The exercise: Reproduce the material exactly, omitting nothing.

Material provided:
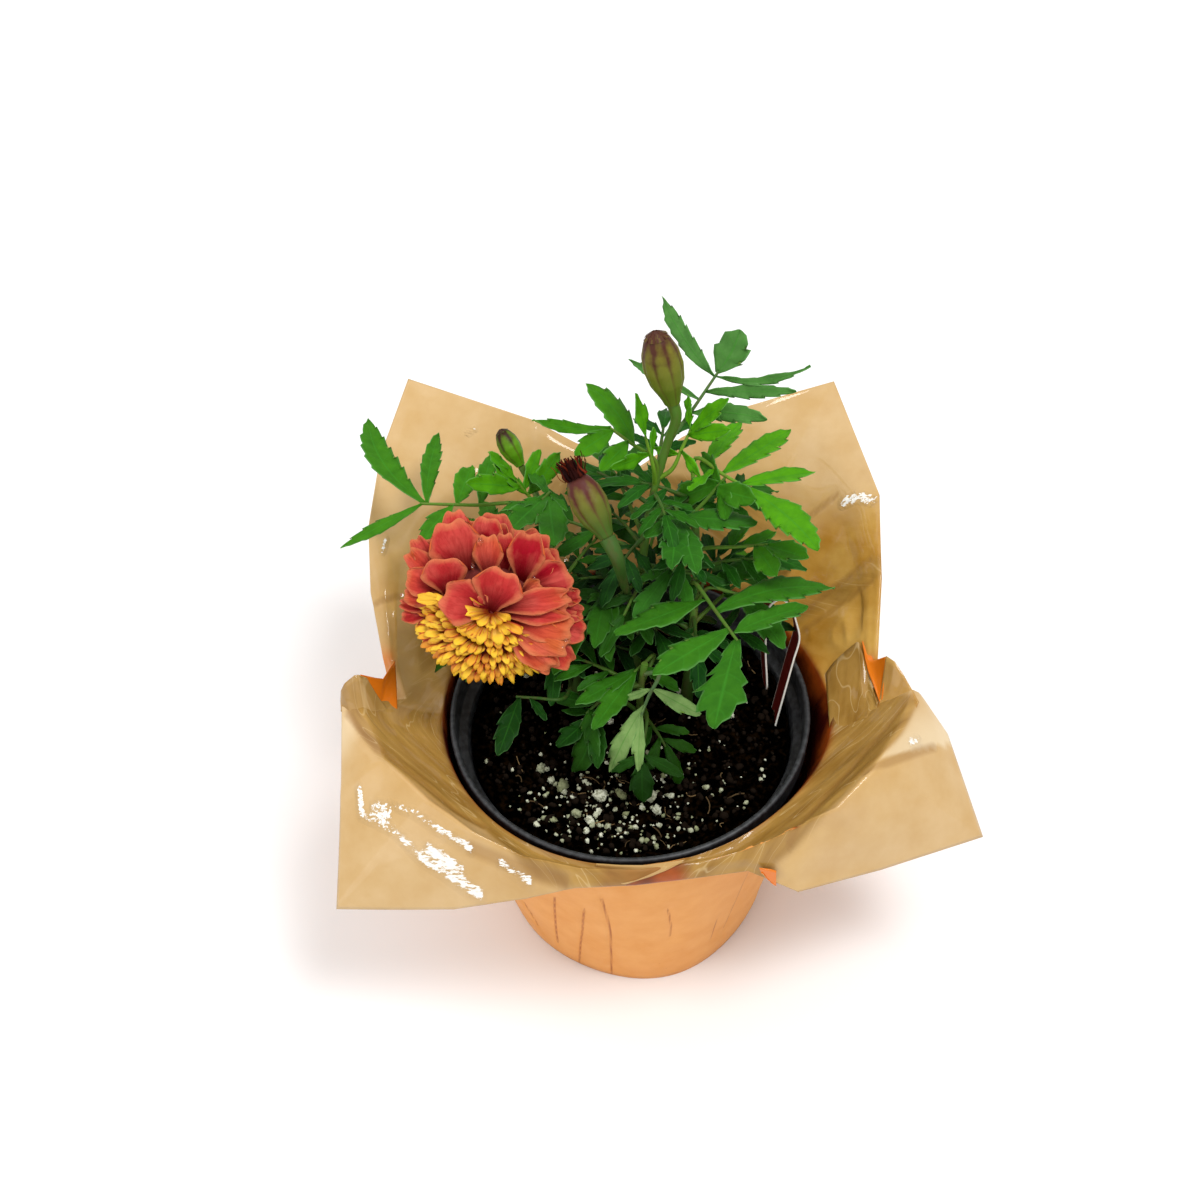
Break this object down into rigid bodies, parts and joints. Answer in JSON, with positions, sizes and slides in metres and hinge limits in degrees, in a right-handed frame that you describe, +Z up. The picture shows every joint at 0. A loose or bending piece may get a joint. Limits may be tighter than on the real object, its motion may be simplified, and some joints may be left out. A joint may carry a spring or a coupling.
{
  "type": "potted french marigold",
  "caption": "Bushy marigold with an open bloom and closed buds, in a nursery pot of soil dressed in pleated glossy paper.",
  "frame": {"origin": "centre of the paper cover's flat base, on the surface it stands on", "axes": "+Z up through the pot, -Y towards the front, where the bloom faces"},
  "size_m": [0.1928, 0.1708, 0.1909],
  "materials": {
    "glossy_paper": "glossy tan wrapping paper, orange on its outside",
    "pot_plastic": "thin dark grey grower's pot plastic",
    "potting_soil": "dark damp peat mix with pale grains",
    "label_plastic": "thin printed plastic, maroon face, white edges",
    "foliage": "soft green leaf with paler veins and underside",
    "coral_petal": "velvety coral red petal with paler orange rim",
    "yellow_floret": "waxy yellow floret with orange red edge",
    "bud_skin": "ribbed olive green bud, brown purple towards its tip",
    "dried_petal": "dried dark maroon petal"
  },
  "bodies": {
    "root": {"pot_cover": "glossy_paper", "nursery_pot": "pot_plastic", "soil": "potting_soil", "plant_label": "label_plastic", "leafy_stem_left": "foliage", "leafy_stem_centre": "foliage", "leafy_stem_right": "foliage", "leafy_stem_front": "foliage", "bloom_petals": "coral_petal", "bloom_florets": "yellow_floret", "tall_bud": "bud_skin", "faded_bud": "bud_skin", "small_bud": "bud_skin", "faded_bud_petals": "dried_petal"}
  },
  "joints": []
}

Written response:
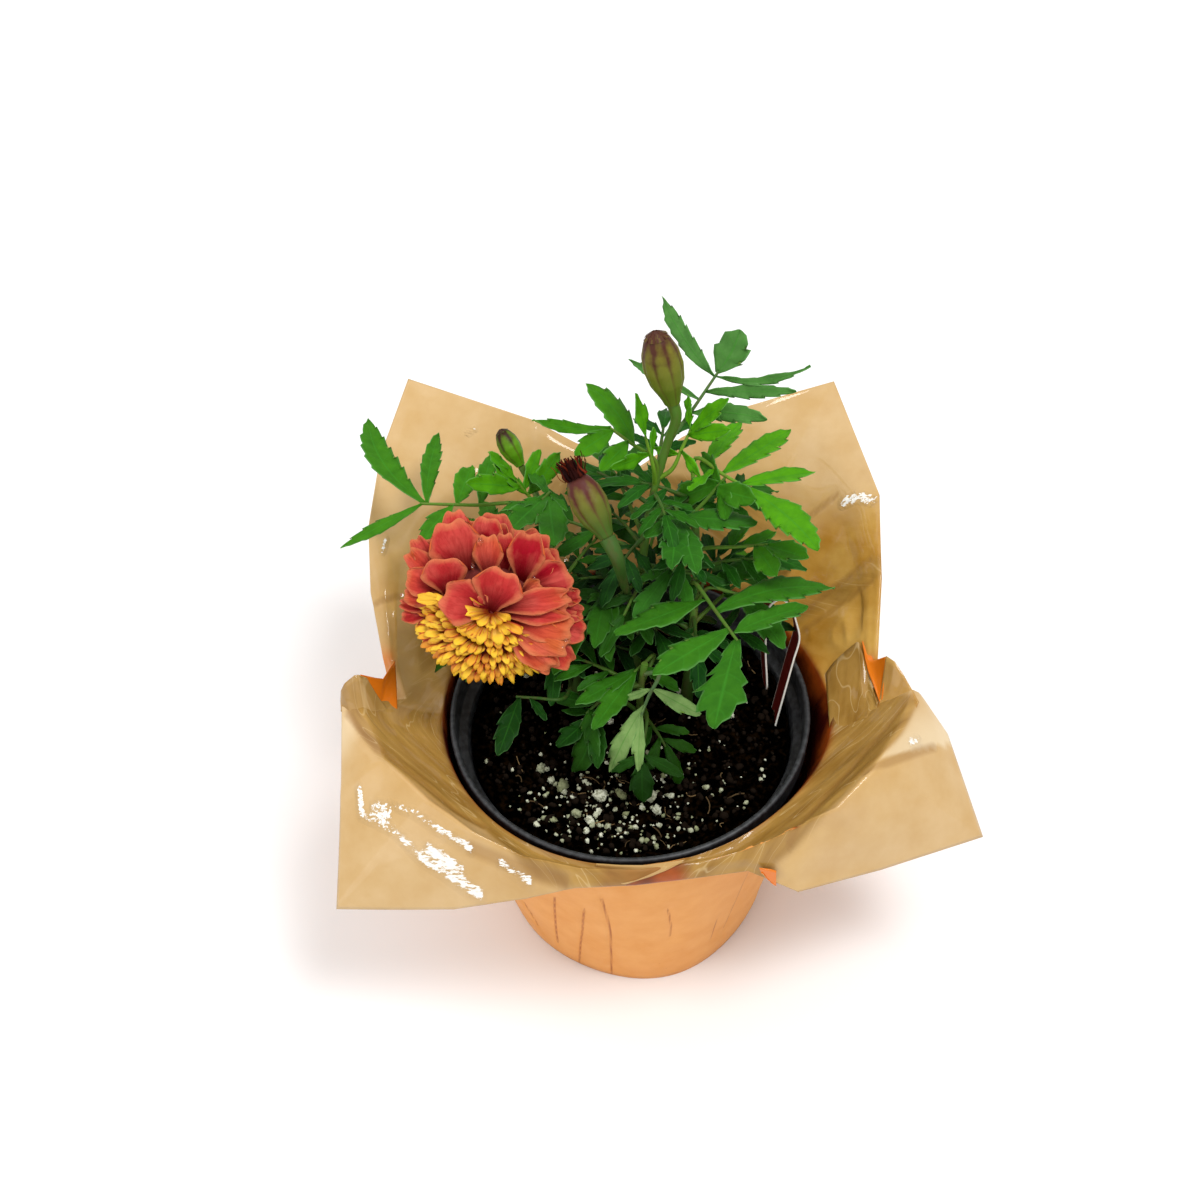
Break this object down into rigid bodies, parts and joints. Answer in JSON, with positions, sizes and slides in metres and hinge limits in degrees, in a right-handed frame that you describe, +Z up. The picture shows every joint at 0. A loose or bending piece may get a joint. Limits may be tighter than on the real object, its motion may be simplified, and some joints may be left out. A joint may carry a spring or a coupling.
{
  "type": "potted french marigold",
  "caption": "Bushy marigold with an open bloom and closed buds, in a nursery pot of soil dressed in pleated glossy paper.",
  "frame": {"origin": "centre of the paper cover's flat base, on the surface it stands on", "axes": "+Z up through the pot, -Y towards the front, where the bloom faces"},
  "size_m": [0.1928, 0.1708, 0.1909],
  "materials": {
    "glossy_paper": "glossy tan wrapping paper, orange on its outside",
    "pot_plastic": "thin dark grey grower's pot plastic",
    "potting_soil": "dark damp peat mix with pale grains",
    "label_plastic": "thin printed plastic, maroon face, white edges",
    "foliage": "soft green leaf with paler veins and underside",
    "coral_petal": "velvety coral red petal with paler orange rim",
    "yellow_floret": "waxy yellow floret with orange red edge",
    "bud_skin": "ribbed olive green bud, brown purple towards its tip",
    "dried_petal": "dried dark maroon petal"
  },
  "bodies": {
    "root": {"pot_cover": "glossy_paper", "nursery_pot": "pot_plastic", "soil": "potting_soil", "plant_label": "label_plastic", "leafy_stem_left": "foliage", "leafy_stem_centre": "foliage", "leafy_stem_right": "foliage", "leafy_stem_front": "foliage", "bloom_petals": "coral_petal", "bloom_florets": "yellow_floret", "tall_bud": "bud_skin", "faded_bud": "bud_skin", "small_bud": "bud_skin", "faded_bud_petals": "dried_petal"}
  },
  "joints": []
}